384 F.2d 357
Lawrence Paula SNOWDEN, Appellant,
UNITED STATES of America, Appellee.
United States Court of Appeals Fifth Circuit.
October 16, 1967.
James F. Mulla, Jr., New Orleans, La., for appellant.
John C. Ciolino, Asst. U. S. Atty., New Orleans, La., for appellee.
Before WISDOM and GODBOLD, Circuit Judges, and McRAE, District Judge.
The appellant, Lawrence P. Snowden, was convicted on both counts of a two-count indictment charging unlawful sale of narcotics in violation of 26 U.S.C. §§ 4704(a) and 4705(a). Snowden now, for the first time, attacks the indictment on the ground that the identity of the purchaser was not shown and contends that this renders the indictment insufficient under Rule 7(c) of the Federal Rules of Criminal Procedure. We rejected this contention in Borroto v. United States, 5 Cir. 1964, 338 F.2d 60, and, in keeping with this decision and those of the four other Circuits that have considered this issue,1 continue to do so.
Snowden asserts that the decisions in the other Circuits apply only to collateral attacks on indictments and not to direct attacks, in which category the present case falls. Borroto did involve a direct attack, however. In any event, we perceive no distinction between direct and collateral attacks relevant to the present issue.

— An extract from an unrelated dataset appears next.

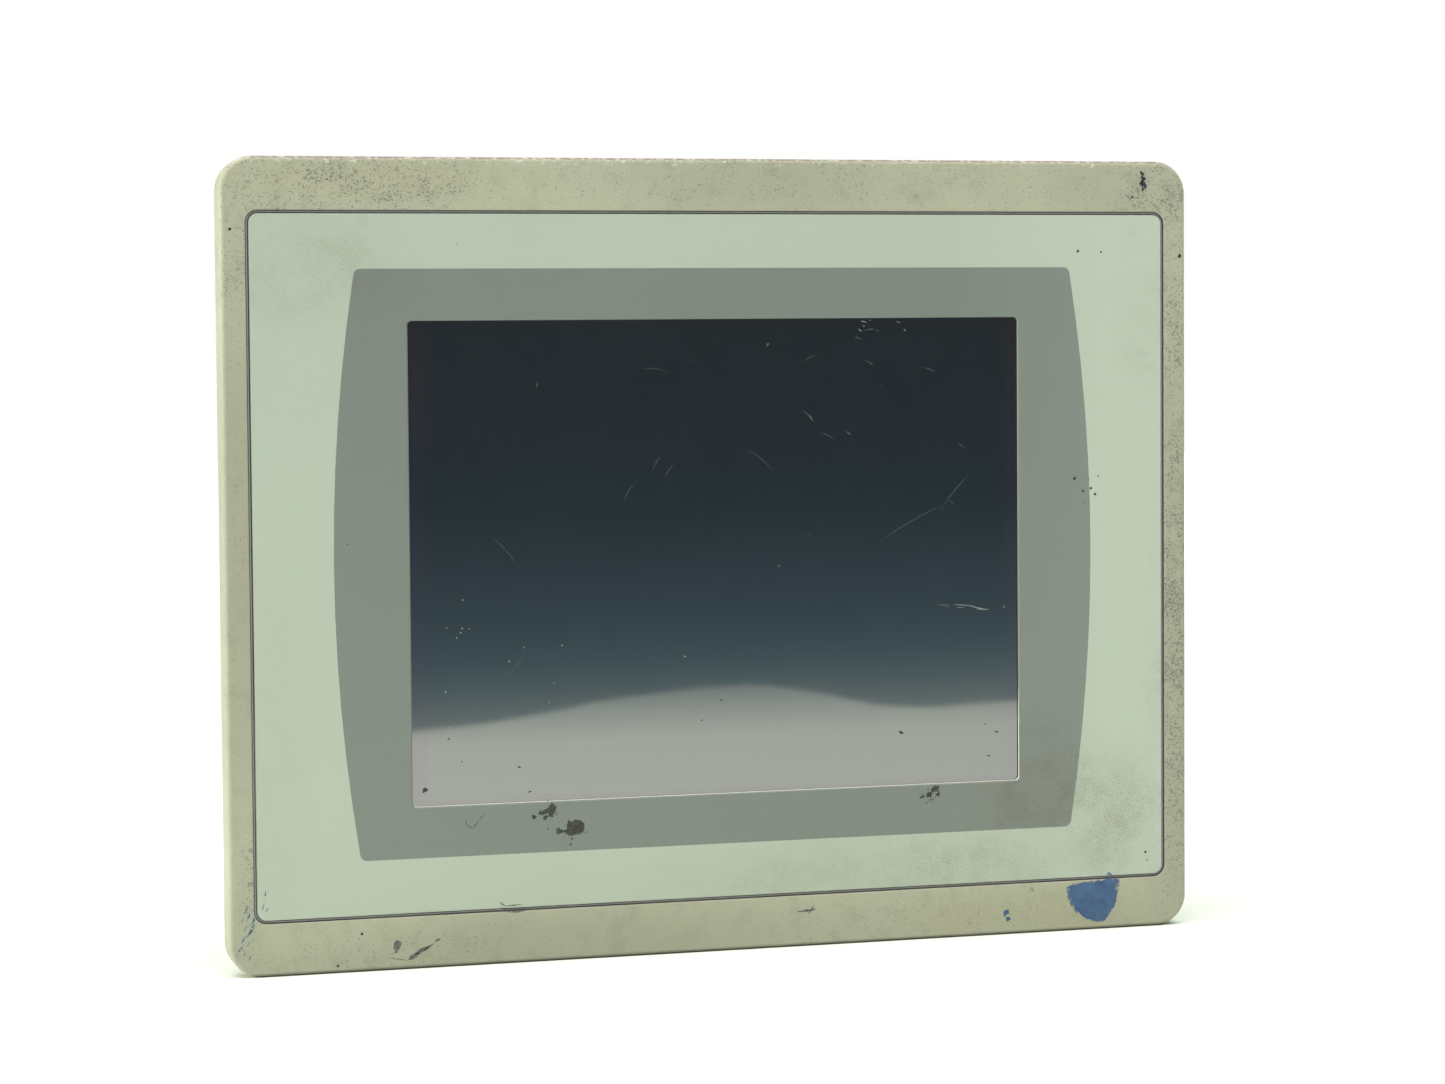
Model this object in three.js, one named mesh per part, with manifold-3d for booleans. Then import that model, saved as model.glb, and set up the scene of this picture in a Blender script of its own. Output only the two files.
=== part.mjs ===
// Panel-mount operator touch terminal: bezel, overlay, touch panel, display and a bolt-on logic module.
// Millimetres, +Z up, -Y towards the operator. The origin is the centre of the panel cut-out, on the
// plane where the gasket meets the front of the panel.
import * as THREE from 'three';
import { mergeVertices } from 'three/addons/utils/BufferGeometryUtils.js';
import Module from 'manifold-3d';

const wasm = await Module();
wasm.setup();

// Driving dimensions.
const GAP = 0.3;
const bezel = { width: 246, height: 193, corner: 8, chamfer: 1.6, front: -8.5, back: -0.8 };
const recess = { width: 233.8, height: 167.4, corner: 3, floor: -7.5 };
const overlay = { groove: 1, front: -8.4, thickness: 0.6 };
const viewport = { width: 155.6, height: 115.5, corner: 1 };
const touch = { width: 170, height: 130, front: -7.5, thickness: 2.4 };
const gasket = { width: 239, height: 186, band: 6.5, front: -3 };
const pocket = { width: 206, height: 153, front: -4.6 };
const collar = { wall: 3.6, back: 3 };
const lcd = { width: 160, height: 124, front: -3.3, openWidth: 138, openHeight: 105 };
const chassis = { width: 204, height: 150, front: 9.3, thickness: 1.2 };
const housing = { width: 219, height: 166, wall: 2.5, front: -0.5, back: 27 };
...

We find no substance in Snowden's assertion that the remarks of the prosecuting attorney in his closing argument were contrary to the facts and evidence and were prejudicial to him. As to his contention that the trial court committed error in failing to instruct the jury on entrapment, we find no evidence developed in the trial raising this issue. See Brainin v. United States, 5 Cir. 1963, 314 F.2d 460, reh. denied 5 Cir., 317 F.2d 69.
The judgment of the trial court is affirmed.
GODBOLD, Circuit Judge (dissenting).
I dissent. The defendant requested an instruction on entrapment, which was refused. In Brainin v. United States, 314 F.2d 460, rehearing denied, 317 F.2d 69 (5th Cir. 1963), relied on by the majority, the defendant did not ask an instruction and on appeal claimed there was entrapment as a matter of law.
This Court, in Suarez v. United States, 309 F.2d 709 (5th Cir. 1962), held that entrapment "is an issue to be decided by a jury, unless the evidence admits of no other interpretation but that the defendant was entrapped."
In Kivette v. United States, 230 F.2d 749 (5th Cir. 1956) this Court adopted the oft-quoted two-step analysis of entrapment cases which Judge Learned Hand had laid out in United States v. Sherman, 200 F.2d 880, 882-883 (2d Cir. 1952):
"Therefore in such cases two questions of fact arise: (1) did the agent induce the accused to commit the offence charged in the indictment; (2) if so, was the accused ready and willing without persuasion and was he awaiting any propitious opportunity to commit the offence. On the first question the accused has the burden; on the second the prosecution has it."
There was more than adequate evidence in this case to make a jury question on inducement. The government did not produce evidence sufficient to even make a jury question on predisposition.